**Given problem**
Could you print every line from the first one of the records below through the line containing "V = FreeCAD.Vector", with both included and nothing else?

**Given records**

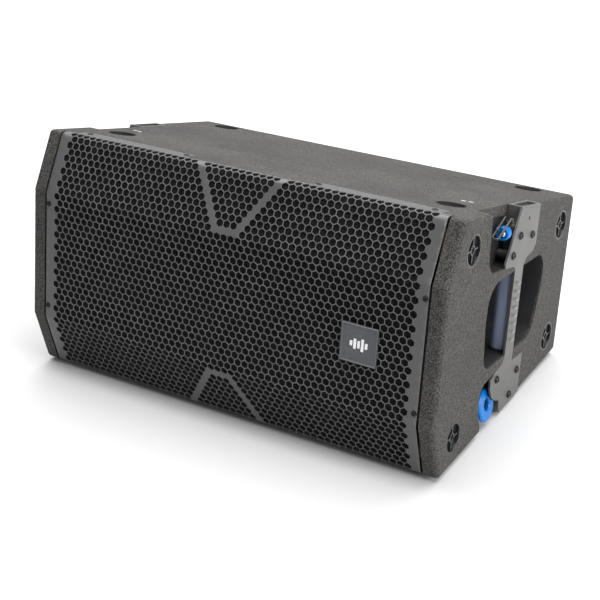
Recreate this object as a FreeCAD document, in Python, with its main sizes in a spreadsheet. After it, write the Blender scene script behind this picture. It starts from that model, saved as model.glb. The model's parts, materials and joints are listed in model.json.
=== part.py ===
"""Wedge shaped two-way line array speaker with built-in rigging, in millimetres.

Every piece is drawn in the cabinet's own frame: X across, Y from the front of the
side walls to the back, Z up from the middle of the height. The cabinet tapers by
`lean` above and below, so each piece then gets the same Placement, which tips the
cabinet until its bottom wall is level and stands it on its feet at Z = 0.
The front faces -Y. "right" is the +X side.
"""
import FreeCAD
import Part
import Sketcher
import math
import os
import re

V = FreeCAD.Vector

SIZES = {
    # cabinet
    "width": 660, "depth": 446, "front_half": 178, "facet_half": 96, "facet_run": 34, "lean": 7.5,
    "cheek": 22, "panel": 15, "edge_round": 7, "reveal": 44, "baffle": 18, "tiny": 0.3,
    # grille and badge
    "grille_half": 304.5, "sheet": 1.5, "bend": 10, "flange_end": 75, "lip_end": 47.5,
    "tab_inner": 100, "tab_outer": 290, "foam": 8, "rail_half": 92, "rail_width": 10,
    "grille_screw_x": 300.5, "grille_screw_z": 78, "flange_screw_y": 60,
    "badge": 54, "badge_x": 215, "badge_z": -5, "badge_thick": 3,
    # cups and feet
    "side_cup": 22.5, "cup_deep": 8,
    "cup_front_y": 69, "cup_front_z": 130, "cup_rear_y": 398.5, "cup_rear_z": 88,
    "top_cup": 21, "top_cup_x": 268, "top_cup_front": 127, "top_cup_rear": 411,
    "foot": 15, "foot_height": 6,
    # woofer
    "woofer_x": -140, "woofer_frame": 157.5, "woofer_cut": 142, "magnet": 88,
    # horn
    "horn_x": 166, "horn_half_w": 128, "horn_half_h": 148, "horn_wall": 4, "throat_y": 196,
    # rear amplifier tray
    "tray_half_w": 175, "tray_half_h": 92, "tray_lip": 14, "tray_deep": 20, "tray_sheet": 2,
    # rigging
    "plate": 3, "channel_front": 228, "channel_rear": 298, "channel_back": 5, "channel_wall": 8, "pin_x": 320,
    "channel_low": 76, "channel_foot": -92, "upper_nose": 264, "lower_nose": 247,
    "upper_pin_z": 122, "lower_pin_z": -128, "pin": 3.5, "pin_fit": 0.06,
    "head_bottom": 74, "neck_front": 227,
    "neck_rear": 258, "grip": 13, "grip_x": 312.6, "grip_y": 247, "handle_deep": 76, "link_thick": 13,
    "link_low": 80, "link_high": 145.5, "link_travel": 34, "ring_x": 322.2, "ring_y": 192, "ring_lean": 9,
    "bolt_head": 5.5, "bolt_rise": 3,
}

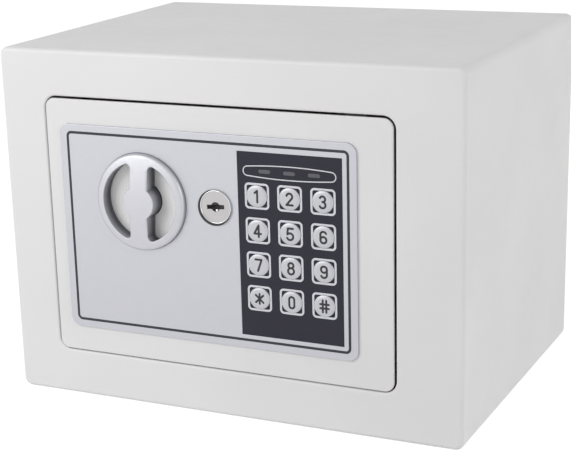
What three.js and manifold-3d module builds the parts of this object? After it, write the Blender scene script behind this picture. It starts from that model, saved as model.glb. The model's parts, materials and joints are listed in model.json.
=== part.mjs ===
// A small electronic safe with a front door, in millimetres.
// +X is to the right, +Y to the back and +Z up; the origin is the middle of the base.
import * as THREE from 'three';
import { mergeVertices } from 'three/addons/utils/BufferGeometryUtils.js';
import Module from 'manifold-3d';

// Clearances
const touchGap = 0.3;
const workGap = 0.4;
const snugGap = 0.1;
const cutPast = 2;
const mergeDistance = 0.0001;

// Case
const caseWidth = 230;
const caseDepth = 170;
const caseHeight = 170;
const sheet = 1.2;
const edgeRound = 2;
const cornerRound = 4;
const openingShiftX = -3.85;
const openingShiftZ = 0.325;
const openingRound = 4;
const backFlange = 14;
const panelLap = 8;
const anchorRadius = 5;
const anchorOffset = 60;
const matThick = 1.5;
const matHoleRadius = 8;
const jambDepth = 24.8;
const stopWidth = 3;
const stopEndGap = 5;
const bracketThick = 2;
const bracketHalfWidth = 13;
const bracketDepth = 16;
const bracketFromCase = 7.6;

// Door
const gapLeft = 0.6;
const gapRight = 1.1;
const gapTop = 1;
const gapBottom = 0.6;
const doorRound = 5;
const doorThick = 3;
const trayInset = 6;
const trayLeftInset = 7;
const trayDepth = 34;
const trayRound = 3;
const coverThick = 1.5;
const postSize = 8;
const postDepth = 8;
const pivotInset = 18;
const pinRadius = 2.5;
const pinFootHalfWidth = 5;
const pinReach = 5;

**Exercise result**
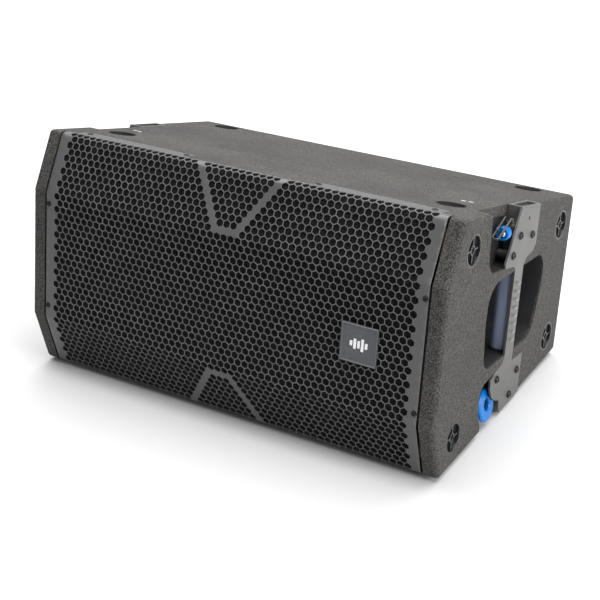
Recreate this object as a FreeCAD document, in Python, with its main sizes in a spreadsheet. After it, write the Blender scene script behind this picture. It starts from that model, saved as model.glb. The model's parts, materials and joints are listed in model.json.
=== part.py ===
"""Wedge shaped two-way line array speaker with built-in rigging, in millimetres.

Every piece is drawn in the cabinet's own frame: X across, Y from the front of the
side walls to the back, Z up from the middle of the height. The cabinet tapers by
`lean` above and below, so each piece then gets the same Placement, which tips the
cabinet until its bottom wall is level and stands it on its feet at Z = 0.
The front faces -Y. "right" is the +X side.
"""
import FreeCAD
import Part
import Sketcher
import math
import os
import re

V = FreeCAD.Vector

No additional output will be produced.